In what has already been a tough few months for Albertan artists due to the COVID-19 pandemic, they received their latest bit of bad news. But this time it was from the Alberta Foundation for the Arts (AFA).
The AFA — which is a branch of the Ministry of Culture, Multiculturalism and Status of Women — announced in their 2020-21 spending plan that discipline specific project grants from the March 1 deadline would be withdrawn and the funding deferred to September. The reason being cited by the AFA is the inviability of a significant number of arts projects because of the COVID-19 pandemic. It was also announced that summer school project grants, Indigenous art project grants and individual funding opportunities — amongst others — have either been cancelled or suspended.
The news was met with an outcry from the Alberta arts community, with many artists viewing these changes as the latest offence in a growing list of grievances with the provincial government.
Nisha Patel, the current City of Edmonton Poet Laureate and Executive Director for the Edmonton Poetry Festival, echoed the sentiments of many artists who feel overlooked by the provincial government.
“This is a huge blow to a lot of artists in Alberta because we heard from the local level as well as the national level [that] we would be able to access emergency grants to cover our huge losses,” Patel said. “We were hoping for similar news from the province, and for months there was radio silence only for all of those project funding deadlines to be cancelled.”
This past Thursday, dozens of artists voiced their discontentment and staged a “chalk-in” protest at the Legislature, covering the concrete with chalk-written messages to the provincial government. But according to the Alberta Foundation for the Arts Executive Director Jeff Brinton, there are some details regarding the changes that may have been lost in translation.
“Unfortunately, there were some artists and individuals who believe that the funding allocation was eliminated, and that is absolutely not correct,” Brinton said. “Funding allocation is being deferred, not eliminated. All of the projects that applied in March will be encouraged to adjust with COVID in mind and the reopening and relaunching strategies that they may have in place, and resubmit.”
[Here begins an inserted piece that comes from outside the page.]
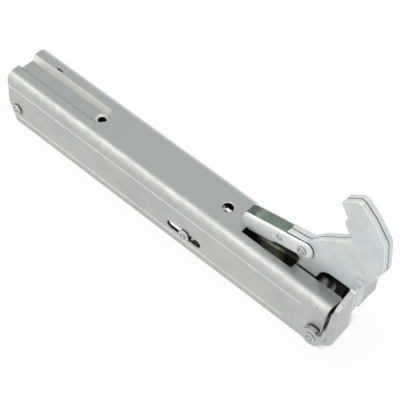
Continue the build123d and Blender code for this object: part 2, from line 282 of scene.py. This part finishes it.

Brinton emphasized that the AFA’s board saw this as the most equitable approach, but for artists like Patel, the concern is about the long-term impacts of these changes even beyond the COVID-19 pandemic. Many in the arts community rely on these funds to pay for basic needs like food, clothing, shelter, and to provide stability to an already unstable revenue stream.
“Upfront it might be ‘Oh, you made $10,000 in June,’ but then you might make nothing for the next ten months,” Patel said. “Artists are used to this type of income flow, and when grants like this are cancelled that ruins the planning for sometimes several years of projects.”
There have also been concerns theses changes are just the latest signal of the provinces waning commitment to the arts and the AFA, which has seen its budget cut by almost 10 per cent over the last two years.
Ultimately, Patel stressed the importance of supporting artists directly in the midst of this pandemic.
“The best way that you can support an artist right now is that you should try to get funds or resources or even just social media support directly to the artist. Don’t go through organizations, don’t donate to big funds,” Patel said. “Artists are individual agents of change, and they will have the biggest impact if you get resources directly into their hands.”